When the portrait reappeared, the author of the 1986 catalogue dated it to about 1655, whereas Petrucci places it within slightly broader parameters, approximately between 1650 and 1660, shortly after Mola’s definitive return to Rome in 1649. This period of the artist's full maturity sees the blossoming of his attraction to such figures, marked by fluidity of pigment and swift, even abbreviated, execution, of which our Portrait of a Young Boy is an eloquent example.

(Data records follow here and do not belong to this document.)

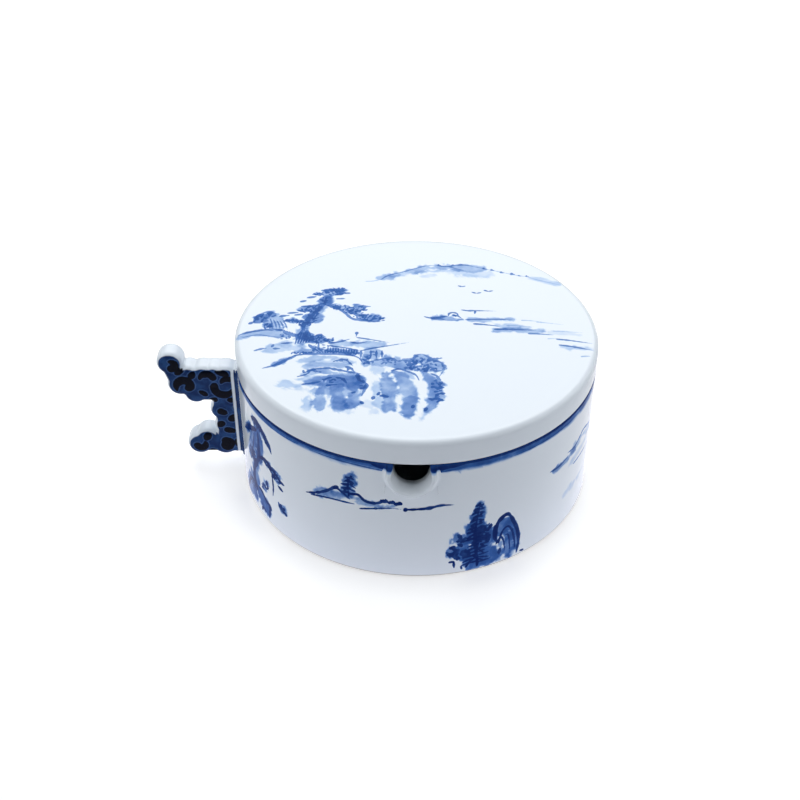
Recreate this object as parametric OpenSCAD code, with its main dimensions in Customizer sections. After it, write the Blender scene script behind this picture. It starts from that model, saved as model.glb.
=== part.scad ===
// Round porcelain trinket box with a lift-off lid, a half-round pouring notch
// with its lip at the front, and a scalloped cloud handle at the left.
// The origin is on the box's axis, on the surface it stands on. The notch faces
// -Y and the handle points to -X.

/* [Body] */
// Outer diameter of the round wall
body_d = 120; // [90:1:150]
// Height of the rim above the table
body_h = 46.5; // [36:0.5:60]
// Thickness of the wall
wall = 4; // [3:0.5:6]
// Thickness of the floor
floor_t = 4.2; // [3:0.1:6]
// Rounding between the floor and the wall, inside
inner_fillet = 5; // [2:0.5:8]
// Rounding of the rim's two edges
rim_round = 0.8; // [0.3:0.1:1.2]

/* [Foot] */
// Width of the flat ring that the box stands on
foot_w = 5; // [3:0.5:8]
// Depth of the recess inside the foot ring
foot_recess = 1.8; // [1:0.1:3]
// Rounding of the wall's lower edge
foot_round = 1.2; // [0.5:0.1:2]

/* [Lid] */
// Height of the lid's edge
lid_h = 8.5; // [6:0.5:12]
// Thickness of the lid's plate
lid_plate = 4.4; // [3:0.1:5.5]
// Rounding of the lid's top edge
lid_round = 2.2; // [1:0.1:3]
// Rounding of the lid's lower edge
lid_under_round = 0.6; // [0.3:0.1:1]
// How far the locating ring reaches down inside the wall
ring_depth = 3; // [2:0.5:6]
// Thickness of the locating ring
ring_t = 3; // [2:0.5:4]
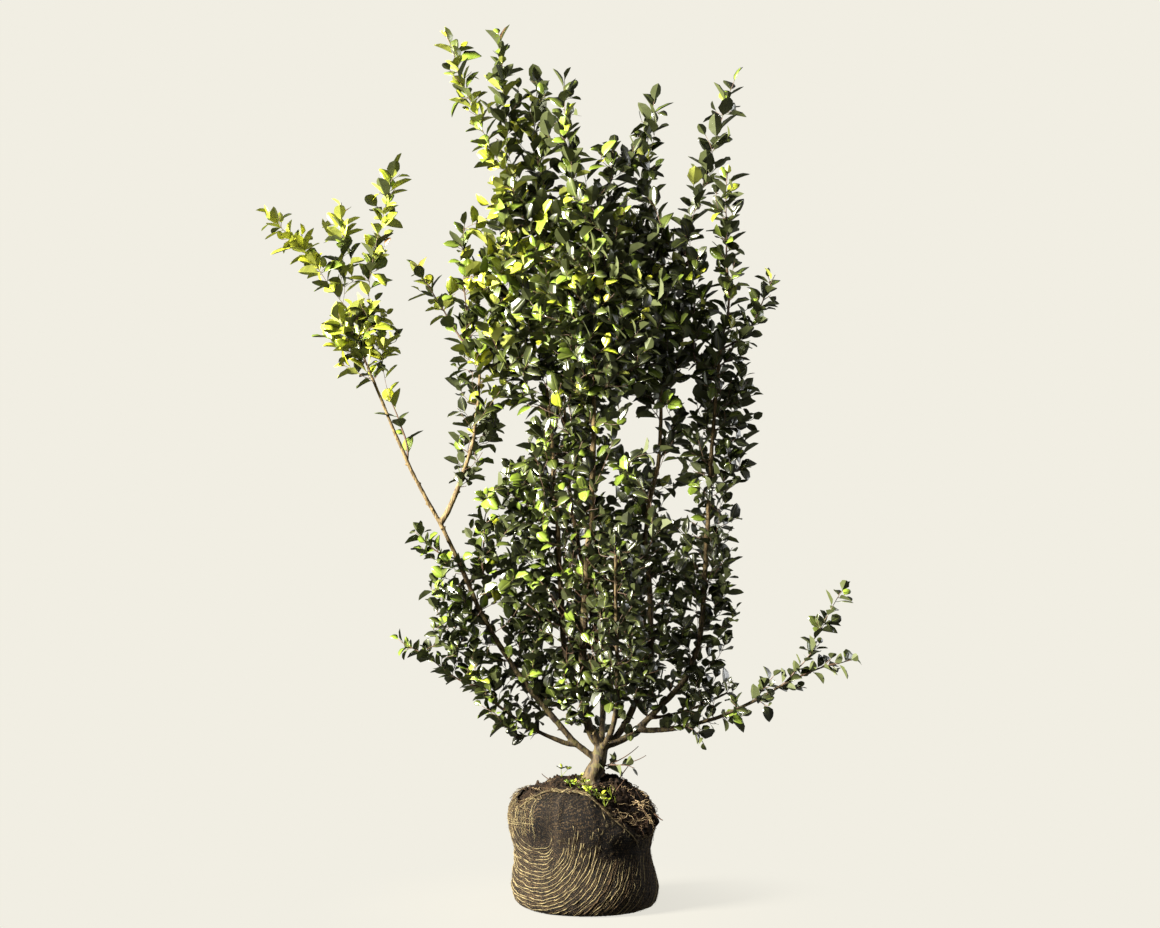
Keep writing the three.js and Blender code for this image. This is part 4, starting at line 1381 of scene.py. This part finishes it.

Pier Francesco Mola was the son of an architect who was also a painter, and was born in the Ticino, the Italian region of Switzerland, but the family moved to Rome in 1613, when Pier Francesco was only one year old. Mola is recorded in the Eternal City until 1637, after which he travelled frequently between 1638 and 1647. After a brief apprenticeship with Prospero Orsi (1565/70-1635), who was also from Ticino, Mola entered the workshop of Cavalier d’Arpino (1568-1640) between 1625 and 1628. Scholars have hypothesized that he made a first trip to Venice in about 1634. His training in the studio of Albani (1578-1660) lasted two years – between 1638 and 1640, as proposed by Francesco Petrucci – the period during which he was absent from Rome. Between 1641 and 1642 Mola returned to his native Coldrerio, and in 1644 he is documented in Venice in the wake of Guercino (1591-1666), in whose workshop he could have been at that time; in any case, Guercino’s legacy is clear in Mola’s work of the period 1640-1642. He settled permanently in Rome in 1648, where he enjoyed great success, also painting frescoes for the great Roman families (notably at the Palazzo Costaguti). Between 1653 and 1656, he worked under Pietro da Cortona (1596-1669) on the decoration of the church of San Marco, at the behest of Niccolò Sagredo, the Venetian ambassador to Rome. Around 1658-1659, he became the official painter of Prince Pamphilj, which demonstrates how established he was in Rome, and in 1662 he was elected Principe of the Accademia di San Luca, a few years before his death in 1666.


Notes:
1- Francesco Petrucci, Pier Francesco Mola (1612-1666). Materia e colore nella pittura del ’600, Rome, 2012, p. 247, under no. A17.
2 - Eduard A. Safarik, Collezione dei dipinti Colonna. Inventari 1611-1795 / The Colonna Collection of Paintings. Inventories 1611-1795, The Provenance Index of the Getty Art History Information Program, New Providence-London-Paris, 1996, p. 668.